In yet another Twitter hammering of his own appointee, U.S. Attorney General Jeff Sessions, Trump opined Friday morning that Winner’s sentence of five years and three months in federal prison is relatively harsh, seeing as how Sessions will not similarly prosecute Hillary Clinton. He also seemed to throw shade on the assertion that Winner leaked anything sensitive to national security.
“Ex-NSA contractor to spend 63 months in jail over ‘classified’ information,” Trump tweeted about Winner, a former U.S. Air Force linguist who was working as a National Security Agency contractor in Augusta before her arrest. “Gee, this is ‘small potatoes’ compared to what Hillary Clinton did! So unfair Jeff, Double Standard.”
The tweet had Winner’s family, which spent more than a year publicly campaigning for her release, considering a shift in strategy. Her mother, Billie Winner-Davis, had a blunt reply for the president on Twitter: “Please pardon my daughter Reality Winner.”
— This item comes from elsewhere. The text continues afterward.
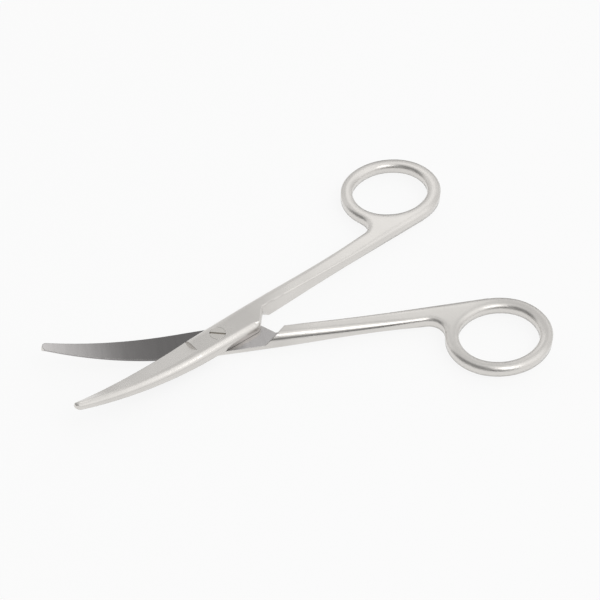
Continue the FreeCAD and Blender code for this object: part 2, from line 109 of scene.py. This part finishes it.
world = bpy.data.worlds.new("studio")
bpy.context.scene.world = world
world.use_nodes = True
tree = world.node_tree
tree.nodes.clear()
way = addNode(tree, "ShaderNodeTexCoord").outputs["Generated"]
split = addNode(tree, "ShaderNodeSeparateXYZ", links={"Vector": way})
heights = addNode(tree, "ShaderNodeValToRGB", links={"Fac": split.outputs["Z"]})
setStops(heights, room["heights"])
level = heights.outputs["Color"]
for compass, height, inner, outer, times in room["patches"]:
    facing = addNode(tree, "ShaderNodeVectorMath",
                     {"operation": "DOT_PRODUCT", 1: towards(compass, height)}, {0: way})
    soft = addNode(tree, "ShaderNodeMapRange", {
        "interpolation_type": "SMOOTHSTEP",
        "From Min": math.cos(math.radians(outer)), "From Max": math.cos(math.radians(inner)),
        "To Min": 1.0, "To Max": times}, {"Value": facing.outputs["Value"]})
    level = addNode(tree, "ShaderNodeVectorMath", {"operation": "SCALE"},
                    {0: level, "Scale": soft.outputs["Result"]}).outputs["Vector"]
# The camera sees plain white. The metal sees the room, whose soft dark patches give it its tones.
seen = addNode(tree, "ShaderNodeLightPath")
roomLight = addNode(tree, "ShaderNodeBackground", {"Strength": 1.0}, {"Color": level})
plainWhite = addNode(tree, "ShaderNodeBackground", {"Color": (1, 1, 1, 1), "Strength": 1.0})
either = addNode(tree, "ShaderNodeMixShader",
                 links={0: seen.outputs["Is Camera Ray"],
                        1: roomLight.outputs[0], 2: plainWhite.outputs[0]})
addNode(tree, "ShaderNodeOutputWorld", links={"Surface": either.outputs[0]})
print("room lit")


# Lamps: what they aim at in mm, compass and height, distance and size in mm, power in watts.
# The ring panel is small and near, so the rings are lit a little more than the joint.
lamps = {
    "keyPanel": {"aim": (28, 4, 3), "from": (-70, 62), "distance": 700, "size": (260, 420),
                 "power": 0.60},
    "fillPanel": {"aim": (28, 4, 3), "from": (10, 62), "distance": 800, "size": (400, 400),
                  "power": 0.12},
    "ringPanel": {"aim": (84, 22, 3), "from": (64, 46), "distance": 250, "size": (80, 80),
                  "power": 0.0092},
}

for name, lamp in lamps.items():
    data = bpy.data.lights.new(name, "AREA")
    data.shape = "RECTANGLE"
    data.size = lamp["size"][0] * mm
    data.size_y = lamp["size"][1] * mm
    data.energy = lamp["power"]
    panel = bpy.data.objects.new(name, data)
    bpy.context.collection.objects.link(panel)
    ray = towards(*lamp["from"])
    panel.location = Vector(lamp["aim"]) * mm + ray * lamp["distance"] * mm
    panel.rotation_euler = ray.to_track_quat("Z", "Y").to_euler()
print("lamps set")


# Floor: a pale matt sheet that keeps a soft shadow. Its glow makes up for the weak lamps,
# more of it where the camera and the metal see the sheet, which is nearly white.
floorSheet = {
    "size": 6000,
    "colour": "#F2F2F2",
    "glow": 0.35,
    "seenGlow": 0.86,
}

floorMesh = bpy.data.meshes.new("floor")
far = floorSheet["size"] / 2 * mm
floorMesh.from_pydata([(-far, -far, 0), (far, -far, 0), (far, far, 0), (-far, far, 0)],
                      [], [(0, 1, 2, 3)])
floor = bpy.data.objects.new("floor", floorMesh)
bpy.context.collection.objects.link(floor)
paper = bpy.data.materials.new("mattPaper")
paper.use_nodes = True
tree = paper.node_tree
tree.nodes.clear()
seen = addNode(tree, "ShaderNodeLightPath")
glossy = addNode(tree, "ShaderNodeMath", {"operation": "MAXIMUM"},
                 {0: seen.outputs["Is Glossy Ray"], 1: seen.outputs["Is Transmission Ray"]})
shown = addNode(tree, "ShaderNodeMath", {"operation": "MAXIMUM"},
                {0: seen.outputs["Is Camera Ray"], 1: glossy.outputs[0]})
share = addNode(tree, "ShaderNodeMapRange",
                {"To Min": floorSheet["glow"], "To Max": floorSheet["seenGlow"]},
                {"Value": shown.outputs[0]})
matt = addNode(tree, "ShaderNodeBsdfDiffuse", {"Color": linear(floorSheet["colour"])})
glow = addNode(tree, "ShaderNodeEmission", {"Color": (1, 1, 1, 1), "Strength": 1.0})
mixed = addNode(tree, "ShaderNodeMixShader",
                links={0: share.outputs["Result"], 1: matt.outputs[0], 2: glow.outputs[0]})
addNode(tree, "ShaderNodeOutputMaterial", links={"Surface": mixed.outputs[0]})
floorMesh.materials.append(paper)
print("floor laid")


# Satin stainless steel: blasted, then lightly brushed, so it is pale and soft all over,
# with broad highlights, a fine even grain and a slow change of tone. Fingers and the buff
# leave the rings glossier than the joint, so roughness is by the place along the half,
# and so is a painted shade: the joint is painted a little darker than the rest, which also dims its
# highlight.
# The real grain, about 0.05 mm, is too fine to show and is drawn at 0.25 mm. Lengths in mm.
satinSteel = {
    "colour": "#D8D5D1",
    "roughness": [(0, 0.27), (16, 0.31), (32, 0.26), (60, 0.17)],
    # painted shade by the place along the half: darker around the joint
    "paintedShade": [(0, 1.00), (9, 0.95), (18, 0.93), (24, 1.00)],
    "grain": 0.25,
    "grainDetail": 3.0,
    "grainHeight": 0.0013,
    "grainRough": 0.1,
    "cloud": 9.0,
    "cloudDetail": 2.0,
    "cloudShade": 0.025,
    "rollSamples": 12,
}

# Ground steel of the blades' inner faces: glossier than the satin, with fine marks
# that run across the blade; the narrow flat along the cutting edge is ground too.
# Their colour holds a painted shade by the place along the half, which stands in for the
# darker room that the glossy faces reflect: it pales towards the tip, and the flats of the
# lap joint are nearly as pale as the satin. The real marks, about 0.1 mm apart, are too
# fine to show and are drawn about 1 mm apart. A face is ground where its normal lies near
# enough to the inner side or the cutting edge, as far back as the two ends.
groundSteel = {
    "colour": "#D9D6D5",
    # painted shade by the place along the half: dark near the joint, paler towards the tip
    "paintedShade": [(-52, 0.70), (-48, 0.61), (-35, 0.45), (-27, 0.33), (-17, 0.27), (2, 0.26), (8, 0.80)],
    "roughness": 0.20,
    "mark": (0.9, 7.0, 1.0),
    "markDetail": 3.0,
    "markHeight": 0.0006,
    "markShade": 0.035,
    "facing": (0.70, 0.78),
    "end": 17.5,
    "edgeEnd": -10,
}

# Each half: its turn in degrees as it lies, which way its inner side faces, and how far the
# shading rolls over its edges, place and radius in mm: the rings are round to the touch
halves = {
    "upper_half": {"turn": 14.15, "inner": -1,
                   "softEdge": [(14, 0.25), (22, 0.7), (52, 1.1), (68, 2.6)]},
    "lower_half": {"turn": -14.15, "inner": 1,
                   "softEdge": [(14, 0.25), (26, 1.2), (52, 1.6), (68, 2.6)]},
}
halfEnds = (-60, 100)
noiseRange = (0.3, 0.7)  # where nearly all of a noise texture's values lie


# Steel of one half, worked out in the half's own frame: X from the tip to the ring
def makeHalfSteel(name, half):
    steel = bpy.data.materials.new(name)
    steel.use_nodes = True
    tree = steel.node_tree
    tree.nodes.clear()
    spot = addNode(tree, "ShaderNodeTexCoord")
    own = addNode(tree, "ShaderNodeMapping",
                  {"Rotation": (0, 0, -math.radians(half["turn"]))},
                  {"Vector": spot.outputs["Object"]}).outputs["Vector"]
    along = addNode(tree, "ShaderNodeSeparateXYZ", links={"Vector": own}).outputs["X"]
    place = addNode(tree, "ShaderNodeMapRange",
                    {"From Min": halfEnds[0] * mm, "From Max": halfEnds[1] * mm},
                    {"Value": along}).outputs["Result"]

    # What changes along the half: stops are places in mm and values
    reach = halfEnds[1] - halfEnds[0]
    byPlace = {}
    for what, stops in (("satinPaintedShade", satinSteel["paintedShade"]), ("groundPaintedShade", groundSteel["paintedShade"]),
                        ("roughness", satinSteel["roughness"]), ("roll", half["softEdge"])):
        ramp = addNode(tree, "ShaderNodeValToRGB", links={"Fac": place})
        setStops(ramp, [((at - halfEnds[0]) / reach, value) for at, value in stops])
        byPlace[what] = ramp.outputs["Color"]

    # 1 on the ground inner face and along the cutting edge, 0 elsewhere
    ownNormal = addNode(tree, "ShaderNodeMapping", {
        "vector_type": "NORMAL", "Rotation": (0, 0, -math.radians(half["turn"]))},
        {"Vector": spot.outputs["Normal"]})
    facing = addNode(tree, "ShaderNodeSeparateXYZ", links={"Vector": ownNormal.outputs["Vector"]})
    parts = []
    for side, sign, end in (("Z", half["inner"], "end"), ("Y", -half["inner"], "edgeEnd")):
        signed = addNode(tree, "ShaderNodeMath", {"operation": "MULTIPLY", 1: sign},
                         {0: facing.outputs[side]})
        flat = addNode(tree, "ShaderNodeMapRange", {
            "From Min": groundSteel["facing"][0], "From Max": groundSteel["facing"][1]},
            {"Value": signed.outputs[0]})
        ahead = addNode(tree, "ShaderNodeMath",
                        {"operation": "LESS_THAN", 1: groundSteel[end] * mm}, {0: along})
        parts.append(addNode(tree, "ShaderNodeMath", {"operation": "MULTIPLY"},
                             {0: flat.outputs["Result"], 1: ahead.outputs[0]}))
    ground = addNode(tree, "ShaderNodeMath", {"operation": "MAXIMUM"},
                     {0: parts[0].outputs[0], 1: parts[1].outputs[0]}).outputs[0]

    grain = addNode(tree, "ShaderNodeTexNoise",
                    {"Scale": 1 / (satinSteel["grain"] * mm), "Detail": satinSteel["grainDetail"]},
                    {"Vector": own}).outputs["Fac"]
    cloud = addNode(tree, "ShaderNodeTexNoise",
                    {"Scale": 1 / (satinSteel["cloud"] * mm), "Detail": satinSteel["cloudDetail"]},
                    {"Vector": own}).outputs["Fac"]
    stretched = addNode(tree, "ShaderNodeMapping", {
        "Scale": tuple(1 / (length * mm) for length in groundSteel["mark"])}, {"Vector": own})
    marks = addNode(tree, "ShaderNodeTexNoise", {"Scale": 1.0, "Detail": groundSteel["markDetail"]},
                    {"Vector": stretched.outputs["Vector"]}).outputs["Fac"]

    # Painted shade: near 1 on satin, and on the ground faces by the place along the half
    marked = addNode(tree, "ShaderNodeMapRange", {
        "From Min": noiseRange[0], "From Max": noiseRange[1],
        "To Min": 1 - groundSteel["markShade"], "To Max": 1 + groundSteel["markShade"]},
        {"Value": marks})
    groundPaintedShade = addNode(tree, "ShaderNodeMath", {"operation": "MULTIPLY"},
                          {0: byPlace["groundPaintedShade"], 1: marked.outputs["Result"]})
    clouded = addNode(tree, "ShaderNodeMapRange", {
        "From Min": noiseRange[0], "From Max": noiseRange[1],
        "To Min": 1 - satinSteel["cloudShade"], "To Max": 1 + satinSteel["cloudShade"]},
        {"Value": cloud})
    satinPaintedShade = addNode(tree, "ShaderNodeMath", {"operation": "MULTIPLY"},
                         {0: byPlace["satinPaintedShade"], 1: clouded.outputs["Result"]})
    paintedShade = addNode(tree, "ShaderNodeMix", {"data_type": "FLOAT"},
                    {0: ground, 2: satinPaintedShade.outputs[0], 3: groundPaintedShade.outputs[0]})
    bare = addNode(tree, "ShaderNodeMix", {
        "data_type": "RGBA", 6: linear(satinSteel["colour"]), 7: linear(groundSteel["colour"])},
        {0: ground})
    colour = addNode(tree, "ShaderNodeVectorMath", {"operation": "SCALE"},
                     {0: bare.outputs[2], "Scale": paintedShade.outputs[0]})

    uneven = addNode(tree, "ShaderNodeMapRange", {
        "To Min": 1 - satinSteel["grainRough"], "To Max": 1 + satinSteel["grainRough"]},
        {"Value": grain})
    satinRough = addNode(tree, "ShaderNodeMath", {"operation": "MULTIPLY"},
                         {0: byPlace["roughness"], 1: uneven.outputs["Result"]})
    rough = addNode(tree, "ShaderNodeMix", {"data_type": "FLOAT", 3: groundSteel["roughness"]},
                    {0: ground, 2: satinRough.outputs[0]})

    # Relief: an even grain, or marks on the ground faces, over edges that roll softly
    radius = addNode(tree, "ShaderNodeMath", {"operation": "MULTIPLY", 1: mm},
                     {0: byPlace["roll"]})
    rolled = addNode(tree, "ShaderNodeBevel", {"samples": satinSteel["rollSamples"]},
                     {"Radius": radius.outputs[0]})
    grainHeight = addNode(tree, "ShaderNodeMath",
                          {"operation": "MULTIPLY", 1: satinSteel["grainHeight"] * mm},
                          {0: grain})
    markHeight = addNode(tree, "ShaderNodeMath",
                         {"operation": "MULTIPLY", 1: groundSteel["markHeight"] * mm},
                         {0: marks})
    relief = addNode(tree, "ShaderNodeMix", {"data_type": "FLOAT"},
                     {0: ground, 2: grainHeight.outputs[0], 3: markHeight.outputs[0]})
    bumped = addNode(tree, "ShaderNodeBump", {"Strength": 1.0, "Distance": 1.0},
                     {"Height": relief.outputs[0], "Normal": rolled.outputs["Normal"]})
    metal = addNode(tree, "ShaderNodeBsdfPrincipled", {"Metallic": 1.0},
                    {"Base Color": colour.outputs["Vector"], "Roughness": rough.outputs[0],
                     "Normal": bumped.outputs["Normal"]})
    addNode(tree, "ShaderNodeOutputMaterial", links={"Surface": metal.outputs[0]})
    return steel


# Turned and polished stainless steel: the screw is a little paler and smoother to the eye than
# the joint, with faint rings that the lathe left. They are about 0.05 mm apart, too fine to
# show, and are drawn at 0.3 mm. Lengths in mm.
turnedSteel = {
    "colour": "#D9D6D1",
    "roughness": 0.24,
    "ring": 0.30,
    "ringHeight": 0.0008,
    "ringWobble": 0.4,
    "softEdge": 0.12,
    "rollSamples": 8,
}
waveTurn = 20  # radians that a wave texture of scale 1 turns in one unit


def makeScrewSteel(name):
    steel = bpy.data.materials.new(name)
    steel.use_nodes = True
    tree = steel.node_tree
    tree.nodes.clear()
    spot = addNode(tree, "ShaderNodeTexCoord")
    rings = addNode(tree, "ShaderNodeTexWave", {
        "wave_type": "RINGS", "rings_direction": "Z",
        "Scale": 2 * math.pi / (turnedSteel["ring"] * mm * waveTurn),
        "Distortion": turnedSteel["ringWobble"]},
        {"Vector": spot.outputs["Object"]})
    height = addNode(tree, "ShaderNodeMath",
                     {"operation": "MULTIPLY", 1: turnedSteel["ringHeight"] * mm},
                     {0: rings.outputs["Fac"]})
    rolled = addNode(tree, "ShaderNodeBevel", {
        "samples": turnedSteel["rollSamples"], "Radius": turnedSteel["softEdge"] * mm})
    bumped = addNode(tree, "ShaderNodeBump", {"Strength": 1.0, "Distance": 1.0},
                     {"Height": height.outputs[0], "Normal": rolled.outputs["Normal"]})
    metal = addNode(tree, "ShaderNodeBsdfPrincipled",
                    {"Base Color": linear(turnedSteel["colour"]), "Metallic": 1.0,
                     "Roughness": turnedSteel["roughness"]},
                    {"Normal": bumped.outputs["Normal"]})
    addNode(tree, "ShaderNodeOutputMaterial", links={"Surface": metal.outputs[0]})
    return steel


finishes = {name: makeHalfSteel(name + "Steel", half) for name, half in halves.items()}
finishes["pivot_screw"] = makeScrewSteel("screwSteel")
for name, steel in finishes.items():
    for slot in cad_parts[name].material_slots:
        slot.material = steel
    print(name, "finished")

bpy.context.scene.view_settings.view_transform = "Standard"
“If he feels like this is a double standard, if he feels that this is unfair, maybe he’ll take a look at it,” Winner-Davis told The Atlanta Journal-Constitution on Friday. “Because he’s the one with the power. He’s the one that has the power to change this for her — to either time served, commute her sentence or pardon her.”
The White House had no comment about the possibility of clemency.
Prosecutors say Winner, 26, copied pages from a top secret report, folded them into her pantyhose, walked out of her building, then mailed the documents to The Intercept, an online publication. Two days after Winner’s arrest, The Intercept published a story based on the report, saying Russian military intelligence sent spear-phishing emails to more than 100 local election officials and launched a cyberattack against a Florida-based voting software supplier that contracts in eight states.
After Winner’s sentencing, Bobby Christine, U.S. attorney for the Southern District of Georgia, told reporters that her actions “caused exceptionally grave damage to U.S. national security,” including “impairing the ability of the United States to acquire foreign intelligence information.”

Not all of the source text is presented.